# Personal Hx of Cancer ICD-9



## jhuelbig (Aug 31, 2010)

When is the appropriate time to start using the V codes for personal history of cancer?  I work at an Oncology practice and we have many patients with a remote (15 year) history of cancer and we are still coding them as active cancer patients.  We have an audit coming up on ICD-9 codes and I would like to correct this for future coding.  TIA!


----------



## SCanterbury (Aug 31, 2010)

Per the ICD-9 Official Guidelines for Coding and Reporting found here:

_When a primary malignancy has been previously excised or eradicated from its site and there is no further treatment directed to that site and there is no evidence of any existing primary malignancy, a code from category V10, Personal history of malignant neoplasm, should be used to indicate the former site of the malignancy._


----------



## jhuelbig (Sep 1, 2010)

Thank you!

One more question: So if a breast cancer is taking oral meds for a 5 year period we could still continue to code 174 because she is still on ongoing treatment, even if there is no evidence of disease?


----------



## jharrell (Sep 1, 2010)

This is my interpretation of the guidelines.  Because the provider is still treating that site even if it is Prophylactic meds, it is still treatment.  I would like to know what others think?  I am currently having this debt with some co-workers who happen to not be coders but have been doing education for coding.  I can't find any other enough other than the guidelines on this and if anyone does have anything else please post.

Thanks, 
Jessica Harrell, CPC


----------



## mitchellde (Sep 1, 2010)

The is an old coding clinic that is still relevant for this issue it is M-J 1985, and a lot of questions are answered in it.  But yest as long as you are treating the neoplasm we code it as active, the tamoxifen is a drug that treats cancer so it is not prophlactic it is active cancer treatment.  Look in the PDR for the drug indications if you are ever unsure.


----------



## jharrell (Sep 1, 2010)

I have looked at that coding clinic and I just can't find anything in it.  But what if they are using the med as a prophlactic treatment after Chemo?  I still think it is active but I just can't convince some others!  I will look again at the 1985 M-J coding clinic.

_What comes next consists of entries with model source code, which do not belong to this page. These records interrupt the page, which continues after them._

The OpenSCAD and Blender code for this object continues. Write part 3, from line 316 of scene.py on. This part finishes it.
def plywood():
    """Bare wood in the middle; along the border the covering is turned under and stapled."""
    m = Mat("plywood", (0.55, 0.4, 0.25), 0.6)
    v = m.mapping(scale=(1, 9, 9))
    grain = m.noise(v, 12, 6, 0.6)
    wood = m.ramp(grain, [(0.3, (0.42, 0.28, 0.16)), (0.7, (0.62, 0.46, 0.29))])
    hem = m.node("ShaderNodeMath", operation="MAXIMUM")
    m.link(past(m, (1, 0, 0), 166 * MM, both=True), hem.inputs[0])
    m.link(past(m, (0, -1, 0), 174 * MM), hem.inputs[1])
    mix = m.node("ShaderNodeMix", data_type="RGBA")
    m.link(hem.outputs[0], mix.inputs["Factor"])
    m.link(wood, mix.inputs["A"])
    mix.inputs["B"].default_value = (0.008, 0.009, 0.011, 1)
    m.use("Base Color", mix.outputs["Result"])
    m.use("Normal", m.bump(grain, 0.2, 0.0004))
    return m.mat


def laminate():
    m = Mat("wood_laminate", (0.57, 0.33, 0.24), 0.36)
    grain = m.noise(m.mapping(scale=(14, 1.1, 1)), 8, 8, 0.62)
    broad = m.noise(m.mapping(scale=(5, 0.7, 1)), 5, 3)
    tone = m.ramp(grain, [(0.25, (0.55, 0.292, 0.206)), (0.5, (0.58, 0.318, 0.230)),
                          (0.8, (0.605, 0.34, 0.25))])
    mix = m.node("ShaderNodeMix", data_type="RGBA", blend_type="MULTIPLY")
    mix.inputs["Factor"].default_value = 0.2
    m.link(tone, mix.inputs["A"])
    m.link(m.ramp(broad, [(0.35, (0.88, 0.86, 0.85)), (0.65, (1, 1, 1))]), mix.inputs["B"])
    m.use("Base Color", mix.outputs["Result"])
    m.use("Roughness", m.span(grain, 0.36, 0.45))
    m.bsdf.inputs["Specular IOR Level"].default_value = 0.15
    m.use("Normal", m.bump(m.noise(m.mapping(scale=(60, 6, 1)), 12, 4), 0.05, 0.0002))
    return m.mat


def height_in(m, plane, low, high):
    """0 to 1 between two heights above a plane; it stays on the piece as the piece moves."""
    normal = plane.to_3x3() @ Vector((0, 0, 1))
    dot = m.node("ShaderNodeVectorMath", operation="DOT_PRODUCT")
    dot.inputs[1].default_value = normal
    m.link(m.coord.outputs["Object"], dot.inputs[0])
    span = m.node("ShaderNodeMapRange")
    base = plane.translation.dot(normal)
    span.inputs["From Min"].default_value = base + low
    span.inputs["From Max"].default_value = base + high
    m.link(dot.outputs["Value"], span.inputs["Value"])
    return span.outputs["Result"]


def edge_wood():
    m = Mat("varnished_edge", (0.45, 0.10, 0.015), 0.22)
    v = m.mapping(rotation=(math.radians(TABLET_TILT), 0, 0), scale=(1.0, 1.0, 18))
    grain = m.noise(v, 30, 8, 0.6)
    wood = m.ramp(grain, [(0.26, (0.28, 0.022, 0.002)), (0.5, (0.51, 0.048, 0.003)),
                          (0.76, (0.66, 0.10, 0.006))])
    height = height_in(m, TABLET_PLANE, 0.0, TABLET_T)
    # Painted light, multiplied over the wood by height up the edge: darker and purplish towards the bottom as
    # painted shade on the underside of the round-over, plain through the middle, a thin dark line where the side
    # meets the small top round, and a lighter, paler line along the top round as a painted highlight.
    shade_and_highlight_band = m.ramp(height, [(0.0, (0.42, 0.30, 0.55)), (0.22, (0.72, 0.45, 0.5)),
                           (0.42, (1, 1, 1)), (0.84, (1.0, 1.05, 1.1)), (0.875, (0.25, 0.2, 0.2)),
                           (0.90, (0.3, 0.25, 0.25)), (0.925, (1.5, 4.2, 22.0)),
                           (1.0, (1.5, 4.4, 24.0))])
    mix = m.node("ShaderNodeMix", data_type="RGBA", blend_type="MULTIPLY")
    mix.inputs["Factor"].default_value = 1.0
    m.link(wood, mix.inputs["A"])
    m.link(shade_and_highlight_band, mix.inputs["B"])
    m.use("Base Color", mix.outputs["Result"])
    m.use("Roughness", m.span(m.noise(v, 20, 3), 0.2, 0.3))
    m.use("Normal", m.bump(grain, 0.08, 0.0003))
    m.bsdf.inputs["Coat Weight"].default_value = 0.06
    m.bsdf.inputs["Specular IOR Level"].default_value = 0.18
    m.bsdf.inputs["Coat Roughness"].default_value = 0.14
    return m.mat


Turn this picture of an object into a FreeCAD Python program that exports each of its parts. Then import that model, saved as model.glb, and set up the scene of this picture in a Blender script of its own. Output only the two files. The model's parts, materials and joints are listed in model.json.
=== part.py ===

Thanks


----------



## mitchellde (Sep 1, 2010)

If the treatment is prophylactic  then the patient does not have/has not had  active disease process, therefore you use a V code for prophylactic administration of chemotherapy.  We do this when a patient has a strong family history of the same type of cancer.  So If you are still treating the cancer then there is the probability of active cancer cells but not necessarily obvious so the physician will use a long term treatment.   Got to the PDR and look under the indication for the drug.  It will in all likelihood same cancer not history of cancer.  Maybe that will help?


----------



## preserene (Sep 2, 2010)

If you would read this brief notes, you would understand the merits of long term oral cancer therapy.
The increasing use of oral agents in breast cancer suggest that many of the concerns and perceptions about oral therapy, including efficacy and bioavailability, have been overcome, and *that oral therapy are/ will play a major role in breast cancer management in the future in both the metastatic and adjuvant settings. *Offering numerous benefits to patients, oncologists, oncology nurses, pharmacists and healthcare providers, the development and refinement of currently available oral treatments for breast cancer and the introduction of new oral agents are likely to overturn previous perceptions of oral chemotherapy. 
One of the reasons  for the necessity for long term oral therapy is to validate its efficacy and bioavailability,especially with metastatic situations, with drug tolerated individuals. Another factor is the merits of oral effective therapy over the illeffects of secondaries with the short or unpredictable survival span. Patients cross the years of survival expectancy to longitivity and this outweighs the fear of illeffects of prolonged therapy. We all know in most cases with metastasis, the survival is limited. Patient compliance will not be an issue with oral cancer therapy, because the seriousness of the disease will provide adequate motivation for adherence to the prescribed regimen.
Oral cyclophosphamide has been an important component of adjuvant therapy for breast cancer for over a decade, permitting self administration in a convenient setting and allowing patients to have a greater role in their therapy. Several all-oral regimens are also under investigation in breast cancer.
Studies of metronomic therapy using an all-oral combination of cyclophosphamide and methotrexate suggest that this is an effective and minimally toxic approach. In a large trial in patients with treated or untreated advanced breast cancer, low-dose oral cyclophosphamide and methotrexate produced responses in 21% of pat some clearly overcome the concerns held by oncologists regarding efficacy and bioavailability (e.g. addition of capecitabine to docetaxel improves survival in metastatic breast cancer) and have the potential to offer patients improved convenience and home-based therapy in studies patients median overall survival of 18.2 months [Objective response correlated with prolonged clinical benefit.
 In the adjuvant setting, depending on the adverse-event profile, oral therapy enables patients to return to normal as soon as possible or permits different approaches to therapy (shortening intensive therapy and allowing maintenance therapy.
However, who could vouch for sure, the cancer(cell) free metastatic sites within stipulated time/or till the end of time?; 
in blood cancer oral mercaptopurine is a successful therapy, though.

As Mitchellede puts it in a nut shell, patient is on treatment and it is still on its way, and I feel that yet time to go to the reach of,  "Personal history of".
Thank you for your time.


----------



## jhuelbig (Sep 2, 2010)

Thanks for all the responses.  Another related question:  We use Zometa for treatment induced osteopenia and osteoporosis, some of these patients have been disease free for years.  We code it with breast CA as the primary dx, is this appropriate if the patient is not on any other therapy?  Our pharmacist believes it is appropriate to use the cancer dx as primary because the ailment was sustained as a result of the treatment, even if there no evidence of disease.  Does anyone have any thoughts on this situation if the patient is not on any other treatment, oral or otherwise? TIA


----------



## mitchellde (Sep 2, 2010)

Zometa does not treat breast ca it treats osteopenia or osteoporosis.  If the osteo.. condition is due to the cancer treatment then you use the osteo code first followed by an adverse effect E code and a hx of Breast cancer code if there is no evidence of disease and no futher tx.


----------